▶ [Work to do]:
Every line of the material is to be repeated exactly as it stands.
══ Information provided
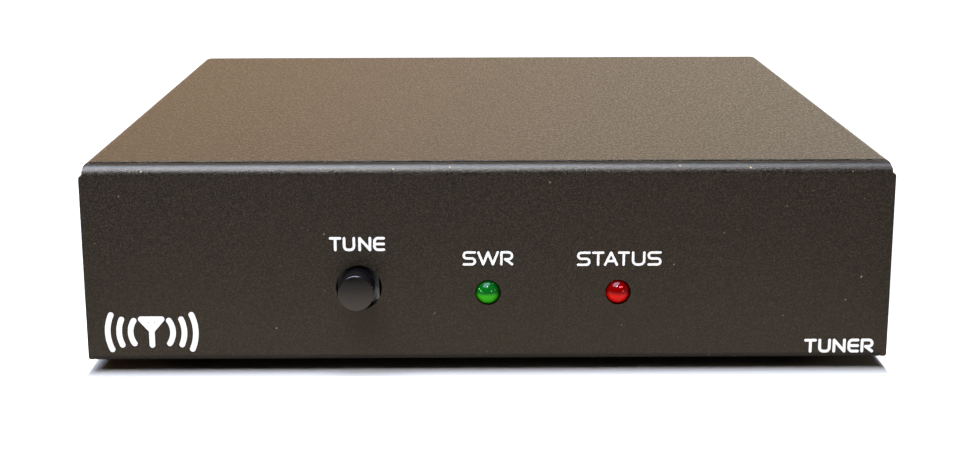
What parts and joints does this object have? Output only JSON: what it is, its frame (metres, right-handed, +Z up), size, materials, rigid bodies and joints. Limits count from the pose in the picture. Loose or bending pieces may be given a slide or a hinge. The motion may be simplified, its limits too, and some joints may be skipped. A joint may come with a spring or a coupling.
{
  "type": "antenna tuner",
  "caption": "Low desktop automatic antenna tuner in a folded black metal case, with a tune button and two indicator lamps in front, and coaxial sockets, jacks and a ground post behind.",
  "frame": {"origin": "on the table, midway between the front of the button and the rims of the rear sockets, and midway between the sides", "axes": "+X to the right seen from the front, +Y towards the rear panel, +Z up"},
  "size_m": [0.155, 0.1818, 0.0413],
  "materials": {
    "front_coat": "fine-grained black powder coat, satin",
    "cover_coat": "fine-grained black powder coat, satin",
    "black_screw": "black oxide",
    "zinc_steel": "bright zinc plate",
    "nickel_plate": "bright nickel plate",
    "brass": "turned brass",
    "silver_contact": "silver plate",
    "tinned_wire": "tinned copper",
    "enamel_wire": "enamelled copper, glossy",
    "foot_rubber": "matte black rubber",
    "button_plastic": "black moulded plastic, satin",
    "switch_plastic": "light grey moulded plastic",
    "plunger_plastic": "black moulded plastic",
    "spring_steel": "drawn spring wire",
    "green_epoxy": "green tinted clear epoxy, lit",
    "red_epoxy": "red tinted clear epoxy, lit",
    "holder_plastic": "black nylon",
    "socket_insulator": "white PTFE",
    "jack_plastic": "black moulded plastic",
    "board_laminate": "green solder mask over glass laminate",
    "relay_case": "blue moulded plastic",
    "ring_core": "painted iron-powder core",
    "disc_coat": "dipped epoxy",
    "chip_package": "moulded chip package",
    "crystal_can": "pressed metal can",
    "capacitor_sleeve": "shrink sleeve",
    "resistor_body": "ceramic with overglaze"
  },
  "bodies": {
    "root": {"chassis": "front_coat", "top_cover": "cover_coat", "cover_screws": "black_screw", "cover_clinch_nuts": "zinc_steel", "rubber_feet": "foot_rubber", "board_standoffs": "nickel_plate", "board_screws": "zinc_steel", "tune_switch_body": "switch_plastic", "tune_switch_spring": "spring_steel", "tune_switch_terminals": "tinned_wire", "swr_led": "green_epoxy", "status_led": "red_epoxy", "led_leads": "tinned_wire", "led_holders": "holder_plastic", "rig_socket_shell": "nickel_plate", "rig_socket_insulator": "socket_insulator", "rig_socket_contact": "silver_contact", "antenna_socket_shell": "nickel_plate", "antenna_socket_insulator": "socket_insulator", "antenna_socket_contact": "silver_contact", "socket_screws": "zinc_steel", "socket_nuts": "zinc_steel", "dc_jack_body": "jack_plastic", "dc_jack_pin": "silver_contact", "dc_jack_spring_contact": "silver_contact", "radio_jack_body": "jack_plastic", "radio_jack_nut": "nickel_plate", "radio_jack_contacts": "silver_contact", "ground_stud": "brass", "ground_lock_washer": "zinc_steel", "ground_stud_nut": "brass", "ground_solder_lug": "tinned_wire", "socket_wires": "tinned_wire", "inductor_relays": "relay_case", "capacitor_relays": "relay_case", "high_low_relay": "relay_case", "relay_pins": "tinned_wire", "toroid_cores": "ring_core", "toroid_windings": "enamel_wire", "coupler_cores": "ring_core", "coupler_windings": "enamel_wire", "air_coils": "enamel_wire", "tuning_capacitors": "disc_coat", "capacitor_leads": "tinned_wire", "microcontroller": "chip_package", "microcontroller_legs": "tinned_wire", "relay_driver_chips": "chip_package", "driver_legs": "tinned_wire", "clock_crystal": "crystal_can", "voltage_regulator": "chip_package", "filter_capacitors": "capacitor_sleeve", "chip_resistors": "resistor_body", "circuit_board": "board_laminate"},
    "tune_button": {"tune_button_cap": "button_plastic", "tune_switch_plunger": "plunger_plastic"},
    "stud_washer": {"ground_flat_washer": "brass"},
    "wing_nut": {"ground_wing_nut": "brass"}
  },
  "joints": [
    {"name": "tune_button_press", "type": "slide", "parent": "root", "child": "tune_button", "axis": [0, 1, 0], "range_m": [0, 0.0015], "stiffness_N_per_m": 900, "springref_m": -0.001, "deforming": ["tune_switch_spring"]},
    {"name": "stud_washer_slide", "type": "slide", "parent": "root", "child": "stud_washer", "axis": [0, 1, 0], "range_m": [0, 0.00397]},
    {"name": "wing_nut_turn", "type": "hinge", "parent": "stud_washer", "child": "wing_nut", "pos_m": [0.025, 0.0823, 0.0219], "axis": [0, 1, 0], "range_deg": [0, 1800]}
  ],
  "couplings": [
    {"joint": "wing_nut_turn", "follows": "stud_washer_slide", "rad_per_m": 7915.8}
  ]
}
════
▶ [Answer in full]:
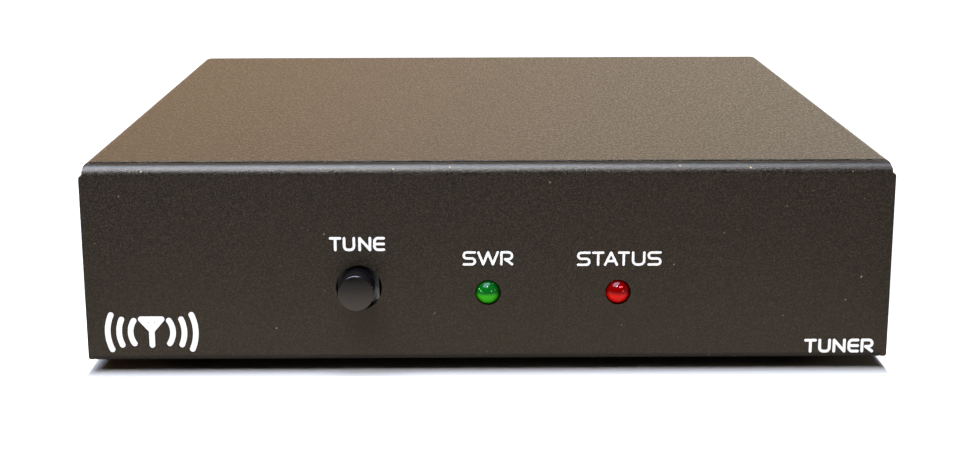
What parts and joints does this object have? Output only JSON: what it is, its frame (metres, right-handed, +Z up), size, materials, rigid bodies and joints. Limits count from the pose in the picture. Loose or bending pieces may be given a slide or a hinge. The motion may be simplified, its limits too, and some joints may be skipped. A joint may come with a spring or a coupling.
{
  "type": "antenna tuner",
  "caption": "Low desktop automatic antenna tuner in a folded black metal case, with a tune button and two indicator lamps in front, and coaxial sockets, jacks and a ground post behind.",
  "frame": {"origin": "on the table, midway between the front of the button and the rims of the rear sockets, and midway between the sides", "axes": "+X to the right seen from the front, +Y towards the rear panel, +Z up"},
  "size_m": [0.155, 0.1818, 0.0413],
  "materials": {
    "front_coat": "fine-grained black powder coat, satin",
    "cover_coat": "fine-grained black powder coat, satin",
    "black_screw": "black oxide",
    "zinc_steel": "bright zinc plate",
    "nickel_plate": "bright nickel plate",
    "brass": "turned brass",
    "silver_contact": "silver plate",
    "tinned_wire": "tinned copper",
    "enamel_wire": "enamelled copper, glossy",
    "foot_rubber": "matte black rubber",
    "button_plastic": "black moulded plastic, satin",
    "switch_plastic": "light grey moulded plastic",
    "plunger_plastic": "black moulded plastic",
    "spring_steel": "drawn spring wire",
    "green_epoxy": "green tinted clear epoxy, lit",
    "red_epoxy": "red tinted clear epoxy, lit",
    "holder_plastic": "black nylon",
    "socket_insulator": "white PTFE",
    "jack_plastic": "black moulded plastic",
    "board_laminate": "green solder mask over glass laminate",
    "relay_case": "blue moulded plastic",
    "ring_core": "painted iron-powder core",
    "disc_coat": "dipped epoxy",
    "chip_package": "moulded chip package",
    "crystal_can": "pressed metal can",
    "capacitor_sleeve": "shrink sleeve",
    "resistor_body": "ceramic with overglaze"
  },
  "bodies": {
    "root": {"chassis": "front_coat", "top_cover": "cover_coat", "cover_screws": "black_screw", "cover_clinch_nuts": "zinc_steel", "rubber_feet": "foot_rubber", "board_standoffs": "nickel_plate", "board_screws": "zinc_steel", "tune_switch_body": "switch_plastic", "tune_switch_spring": "spring_steel", "tune_switch_terminals": "tinned_wire", "swr_led": "green_epoxy", "status_led": "red_epoxy", "led_leads": "tinned_wire", "led_holders": "holder_plastic", "rig_socket_shell": "nickel_plate", "rig_socket_insulator": "socket_insulator", "rig_socket_contact": "silver_contact", "antenna_socket_shell": "nickel_plate", "antenna_socket_insulator": "socket_insulator", "antenna_socket_contact": "silver_contact", "socket_screws": "zinc_steel", "socket_nuts": "zinc_steel", "dc_jack_body": "jack_plastic", "dc_jack_pin": "silver_contact", "dc_jack_spring_contact": "silver_contact", "radio_jack_body": "jack_plastic", "radio_jack_nut": "nickel_plate", "radio_jack_contacts": "silver_contact", "ground_stud": "brass", "ground_lock_washer": "zinc_steel", "ground_stud_nut": "brass", "ground_solder_lug": "tinned_wire", "socket_wires": "tinned_wire", "inductor_relays": "relay_case", "capacitor_relays": "relay_case", "high_low_relay": "relay_case", "relay_pins": "tinned_wire", "toroid_cores": "ring_core", "toroid_windings": "enamel_wire", "coupler_cores": "ring_core", "coupler_windings": "enamel_wire", "air_coils": "enamel_wire", "tuning_capacitors": "disc_coat", "capacitor_leads": "tinned_wire", "microcontroller": "chip_package", "microcontroller_legs": "tinned_wire", "relay_driver_chips": "chip_package", "driver_legs": "tinned_wire", "clock_crystal": "crystal_can", "voltage_regulator": "chip_package", "filter_capacitors": "capacitor_sleeve", "chip_resistors": "resistor_body", "circuit_board": "board_laminate"},
    "tune_button": {"tune_button_cap": "button_plastic", "tune_switch_plunger": "plunger_plastic"},
    "stud_washer": {"ground_flat_washer": "brass"},
    "wing_nut": {"ground_wing_nut": "brass"}
  },
  "joints": [
    {"name": "tune_button_press", "type": "slide", "parent": "root", "child": "tune_button", "axis": [0, 1, 0], "range_m": [0, 0.0015], "stiffness_N_per_m": 900, "springref_m": -0.001, "deforming": ["tune_switch_spring"]},
    {"name": "stud_washer_slide", "type": "slide", "parent": "root", "child": "stud_washer", "axis": [0, 1, 0], "range_m": [0, 0.00397]},
    {"name": "wing_nut_turn", "type": "hinge", "parent": "stud_washer", "child": "wing_nut", "pos_m": [0.025, 0.0823, 0.0219], "axis": [0, 1, 0], "range_deg": [0, 1800]}
  ],
  "couplings": [
    {"joint": "wing_nut_turn", "follows": "stud_washer_slide", "rad_per_m": 7915.8}
  ]
}